I don't read the sports section anymore. I'm not sure why. Is it that, like so many others, I can get any sports related information I want when I want it? As I was writing this, I checked the score of Bournemouth-Tottenham soccer match several times on my phone. Or is it that, like the paper, the sports section isn't what it used to be. I had a whole section of this about box scores, but I've decided to save it for another blog post.

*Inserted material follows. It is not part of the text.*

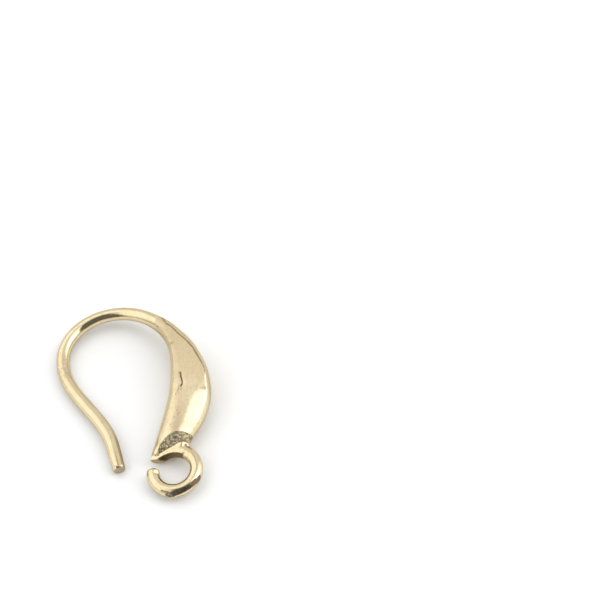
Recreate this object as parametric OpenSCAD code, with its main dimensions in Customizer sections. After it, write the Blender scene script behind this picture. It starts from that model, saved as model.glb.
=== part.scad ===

Writing about sports takes a skill that eludes me. In another universe, I am a famous sports pundit pontificating about the underappreciated greatness of LeBron James, Doug Gottlieb's petty and intense dislike of Syracuse University basketball or the sham that is the NCAA. But we aren't in that universe. My deleted sports blog is proof of that elusive skill. Some of the best writing out there right now is sports writing. Deadspin, Bleacher Report, Yahoo Sports and even the Four Letter are doing amazing things these days. But not so much on the local level.

I criticize my local paper a lot. They've fallen into the trend of fishing for clicks rather than good reporting. I was shocked to find out that reporters load stories online almost exactly the way that I load this blog. No editorial oversight. Just write it and put it out. That's dangerous. Then there's SLOW news days.

Slow news days means rolling out the overpaid teacher narrative. It never fails. It gets clicks. Lots and lots of clicks. The basement crowd loves the overpaid teacher narrative. Because, y'know, we do this for the money. Ah, I'm ranting about the job. I'll stop here. If you need me, I'll be double checking the ads to see if someone has lamb chops on sale.